Eric Moran

No. 72, 76
- Positions: Tackle, guard

Personal information
- Born: June 10, 1960 Spokane, Washington, U.S.
- Listed height: 6 ft 5 in (1.96 m)
- Listed weight: 285 lb (129 kg)

Career information
- High school: Foothill (Pleasanton, California)
- College: Washington
- NFL draft: 1983: 10th round, 273rd overall pick

Career history
- Los Angeles Express (1983); Dallas Cowboys (1984)*; Houston Oilers (1984–1986);
- * Offseason or practice squad member only

Awards and highlights
- Third-team All-American (1982); Second-team All-Pac-10 (1982);

Career NFL statistics
- Games played: 37
- Games started: 8
- Stats at Pro Football Reference

= Eric Moran =

American football player (born 1960)

Eric Michael Moran (born June 10, 1960) was an American former professional football player who was an offensive tackle for the Houston Oilers of the National Football League (NFL). He also was a member of the Los Angeles Express in the United States Football League (USFL). He played college football for the Washington Huskies.

==Early life==
Moran attended Foothill High School in Pleasanton, California, where he played defensive tackle. He accepted a football scholarship from the University of Washington, where he was converted into an offensive tackle.
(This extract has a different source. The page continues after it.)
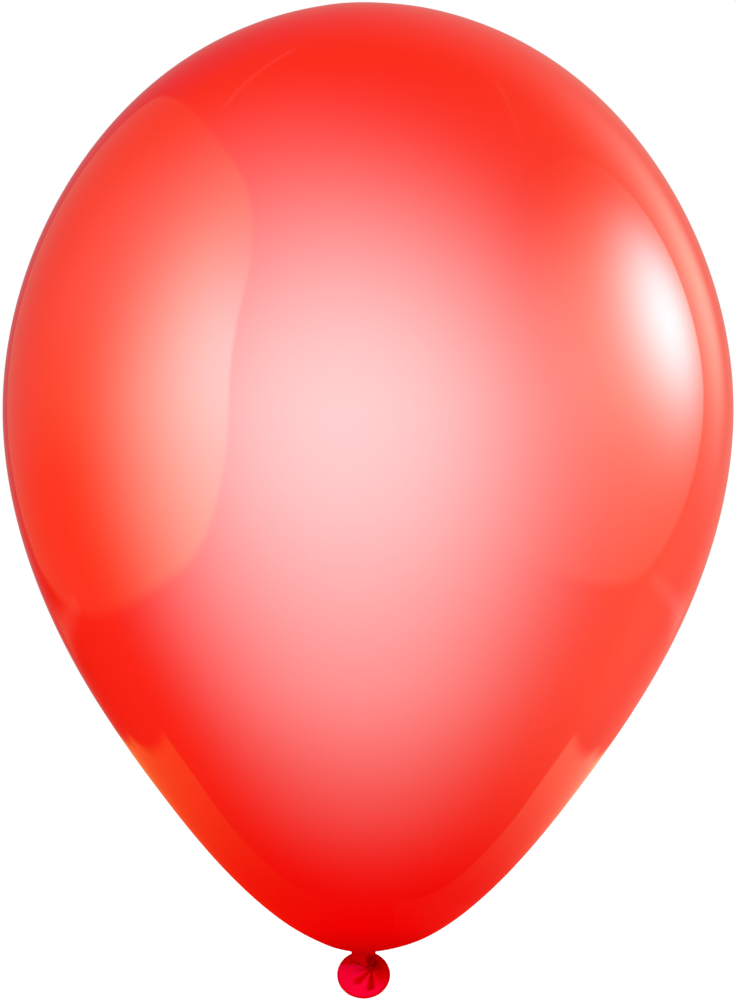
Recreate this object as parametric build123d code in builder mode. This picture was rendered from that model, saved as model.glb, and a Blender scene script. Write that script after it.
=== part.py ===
"""A knotted latex party balloon, blown up to 280 mm across.

The balloon is one dipped film, cut here where a hand would cut it on a bench:

* envelope - the blown-up bulb, a thin closed skin with a round throat at its foot
* neck - the cup of gathered film in that throat, which swings in it
* knot_core - the strand that runs down through the knot and ends in a ball
* knot_loop - the turn of film pulled tight round the strand
* tail_skirt - the flared nozzle past the knot, which flops about the ball
* rolled_lip - the bead rolled round the nozzle's mouth

Millimetres, +Z up. The origin is the middle of the neck, where a ribbon is tied.
The bulb's own axis stands a little to +X of it, because the film gathers to one side.
"""

import math
import os

from build123d import *

# The bulb
BULB_RADIUS = 140.0
CROWN_HEIGHT = 364.3
FOOT_HEIGHT = 0.27
BULB_AXIS_X = 1.7
FILM = 0.25  # thickness as dipped
# The outline from crown to foot, as radius and height, between its level ends.
BULB_STATIONS = [
    (66.2, 345.0),
    (111.8, 300.0),
    (BULB_RADIUS, 209.5),
    (117.2, 120.0),
    (78.4, 60.0),
    (42.5, 20.0),
    (22.3, 6.0),
]

# The neck, a ball-shaped cup that swings about its own centre
NECK_RADIUS = 4.6
NECK_WALL = 0.7
NECK_CENTRE = 0.5
NECK_RIM = 2.6  # height of the open top, inside the bulb
NECK_FLOOR = -0.9  # height of the underside
NECK_FLOOR_ROUND = 0.4
SWING_GAP = 0.3

# The knot
STRAND_RADIUS = 0.8
STRAND_TOP = 0.2
STRAND_ROUND = 0.4
STRAND_GAP = 0.08  # running clearance where the strand turns in the neck's floor
LOOP_HEIGHT = -2.45
LOOP_TURN_RADIUS = 2.0
LOOP_FILM_RADIUS = 1.25
BALL_HEIGHT = -5.8
BALL_RADIUS = 1.3

# The tail, measured along its own axis from the ball
TAIL_TILT = 60.0  # degrees back from straight down
TAIL_FILM = 0.35
TAIL_LENGTH = 5.6
COLLAR_GAP = 0.3
COLLAR_REACH = 70.0  # degrees from the axis that the collar wraps the ball
FLARE_RADIUS = 24.0
LIP_TURN_RADIUS = 9.4
LIP_BEAD_RADIUS = 0.8



def bulb_outline(points):
    """A smooth half outline that is level at the crown and at the foot."""
    return Spline(*points, tangents=[(1, 0), (-1, 0)], tangent_scalars=[1, 1])


def film_inside(outline, point):
    """The point that lies one film thickness inside the outline at one of its points."""
    inwards = outline.tangent_at(point).rotate(Axis.Z, -90)
    return Vector(point) + inwards * FILM


os.makedirs("parts", exist_ok=True)

# Envelope: the film's half section, turned about the bulb's own axis.
bulb_plane = Plane(origin=(BULB_AXIS_X, 0, 0), x_dir=(1, 0, 0), z_dir=(0, -1, 0))
outside_points = [(0, CROWN_HEIGHT), *BULB_STATIONS, (0, FOOT_HEIGHT)]
with BuildPart() as envelope:
    with BuildSketch(bulb_plane):
        with BuildLine():
            outside = bulb_outline(outside_points)
            inside = bulb_outline([film_inside(outside, point) for point in outside_points])
            Line(outside @ 0, inside @ 0)
            Line(outside @ 1, inside @ 1)
        make_face()
    revolve(axis=Axis(bulb_plane.origin, (0, 0, 1)))
    with Locations((0, 0, NECK_CENTRE)):
        Sphere(NECK_RADIUS + SWING_GAP, mode=Mode.SUBTRACT)
envelope.part.label = "envelope"
export_step(envelope.part, "parts/envelope.step")

# Neck: a ball cut level at top and bottom, hollowed from the top, and bored for the strand.
with BuildPart() as neck:
    with Locations((0, 0, NECK_CENTRE)):
        Sphere(NECK_RADIUS)
    split(bisect_by=Plane.XY.offset(NECK_RIM), keep=Keep.BOTTOM)
    split(bisect_by=Plane.XY.offset(NECK_FLOOR), keep=Keep.TOP)
    fillet(neck.edges().filter_by(GeomType.CIRCLE).sort_by(Axis.Z)[0], NECK_FLOOR_ROUND)
    offset(amount=-NECK_WALL, openings=neck.faces().sort_by(Axis.Z)[-1])
    with Locations((0, 0, NECK_FLOOR)):
        Cylinder(STRAND_RADIUS + STRAND_GAP, 4 * NECK_WALL, mode=Mode.SUBTRACT)
neck.part.label = "neck"
export_step(neck.part, "parts/neck.step")

# Knot core: a round-ended rod that swells into the ball at its foot.
with BuildPart() as knot_core:
    with Locations((0, 0, BALL_HEIGHT)):
        Cylinder(STRAND_RADIUS, STRAND_TOP - BALL_HEIGHT, align=(Align.CENTER, Align.CENTER, Align.MIN))
        Sphere(BALL_RADIUS)
    fillet(knot_core.edges().filter_by(GeomType.CIRCLE).sort_by(Axis.Z)[-1], STRAND_ROUND)
knot_core.part.label = "knot_core"
export_step(knot_core.part, "parts/knot_core.step")

# Knot loop: a ring of film whose inside is squeezed flat against the strand.
with BuildPart() as knot_loop:
    with Locations((0, 0, LOOP_HEIGHT)):
        Torus(LOOP_TURN_RADIUS, LOOP_FILM_RADIUS)
        Cylinder(STRAND_RADIUS, 4 * LOOP_FILM_RADIUS, mode=Mode.SUBTRACT)
knot_loop.part.label = "knot_loop"
export_step(knot_loop.part, "parts/knot_loop.step")

# The tail's half section: x runs out from its axis, y from the ball towards the mouth.
tilt = math.radians(TAIL_TILT)
tail_plane = Plane(
    origin=(0, 0, BALL_HEIGHT),
    x_dir=(1, 0, 0),
    z_dir=(0, math.cos(tilt), math.sin(tilt)),
)
tail_axis = Axis(tail_plane.origin, tail_plane.y_dir)
lip_centre = (LIP_TURN_RADIUS, TAIL_LENGTH)

# Tail skirt: a collar round the ball's far side, and a trumpet flare from it to the lip.
collar_radius = BALL_RADIUS + COLLAR_GAP + TAIL_FILM / 2
with BuildPart() as tail_skirt:
    with BuildSketch(tail_plane):
        with BuildLine():
            collar = CenterArc((0, 0), collar_radius, 90 + COLLAR_REACH, -2 * COLLAR_REACH)
            RadiusArc(collar @ 1, lip_centre, FLARE_RADIUS)
        trace(line_width=TAIL_FILM)
        split(bisect_by=Plane.YZ)
        with Locations(lip_centre):
            Circle(LIP_BEAD_RADIUS, mode=Mode.SUBTRACT)
    revolve(axis=tail_axis)
tail_skirt.part.label = "tail_skirt"
export_step(tail_skirt.part, "parts/tail_skirt.step")

# Rolled lip: the film's edge rolled up into a round bead.
with BuildPart() as rolled_lip:
    with BuildSketch(tail_plane):
        with Locations(lip_centre):
            Circle(LIP_BEAD_RADIUS)
    revolve(axis=tail_axis)
rolled_lip.part.label = "rolled_lip"
export_step(rolled_lip.part, "parts/rolled_lip.step")
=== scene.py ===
"""Looks of a knotted latex party balloon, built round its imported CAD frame.

Every piece is a stretch of one dipped film: the blown-up bulb, the gathered neck, the turn
and the strand of the knot, the creased tail and its rolled lip. Metres, in the CAD's frame.
"""

from __future__ import annotations

import logging
import math
from dataclasses import dataclass
from enum import Enum
from typing import Callable, Union

import bmesh
import bpy
import numpy as np
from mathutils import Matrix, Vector


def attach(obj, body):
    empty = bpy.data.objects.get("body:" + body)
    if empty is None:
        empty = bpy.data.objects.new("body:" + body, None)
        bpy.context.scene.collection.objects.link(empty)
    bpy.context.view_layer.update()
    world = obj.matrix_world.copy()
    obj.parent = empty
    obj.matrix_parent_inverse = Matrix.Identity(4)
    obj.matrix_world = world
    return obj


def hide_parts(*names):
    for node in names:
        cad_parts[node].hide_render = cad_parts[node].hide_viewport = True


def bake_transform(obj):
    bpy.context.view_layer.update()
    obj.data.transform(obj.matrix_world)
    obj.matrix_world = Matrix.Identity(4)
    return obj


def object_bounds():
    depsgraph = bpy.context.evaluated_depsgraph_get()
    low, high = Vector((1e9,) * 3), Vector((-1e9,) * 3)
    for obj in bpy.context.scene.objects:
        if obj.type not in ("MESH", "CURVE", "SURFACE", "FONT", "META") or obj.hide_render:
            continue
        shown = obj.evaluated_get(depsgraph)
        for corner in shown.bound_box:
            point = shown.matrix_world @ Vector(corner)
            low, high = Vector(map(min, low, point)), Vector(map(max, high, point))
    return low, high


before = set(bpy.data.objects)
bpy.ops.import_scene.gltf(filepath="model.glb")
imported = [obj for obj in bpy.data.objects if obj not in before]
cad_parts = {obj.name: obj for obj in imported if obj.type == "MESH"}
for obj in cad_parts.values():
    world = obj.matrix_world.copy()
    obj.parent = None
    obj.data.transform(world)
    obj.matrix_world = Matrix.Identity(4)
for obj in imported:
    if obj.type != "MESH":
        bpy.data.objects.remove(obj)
CAD_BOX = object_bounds()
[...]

As a junior, he was named the starter at right tackle. As a senior, he received second-team All-Pac-10 and All-Pacific Coast honors, and was also selected as a third-team All-American by Gannett News Service.

==Professional career==
===Los Angeles Express===
Moran was selected by the Dallas Cowboys in the 10th round (273rd overall) of the 1983 NFL draft. He was also selected by the Oakland Invaders in the 16th round (186th overall) of the 1983 USFL draft. He was traded to the Los Angeles Express of the United States Football League. He was waived on February 16, 1984.

===Dallas Cowboys===
In 1984, he signed with the Dallas Cowboys. He was tried both at offensive guard and offensive tackle. He was waived on August 27.

===Houston Oilers===
In 1984, he was signed as a free agent by the Houston Oilers. As a rookie, he appeared in 8 games and started one contest at offensive tackle, in place of an injured Dean Steinkuhler. In 1985, he appeared in 15 games (3 starts). In 1986, he appeared in 14 games (4 starts). He wasn't re-signed after the season.

==Personal life==
His father Jim Moran and his brother Rich Moran played in the NFL.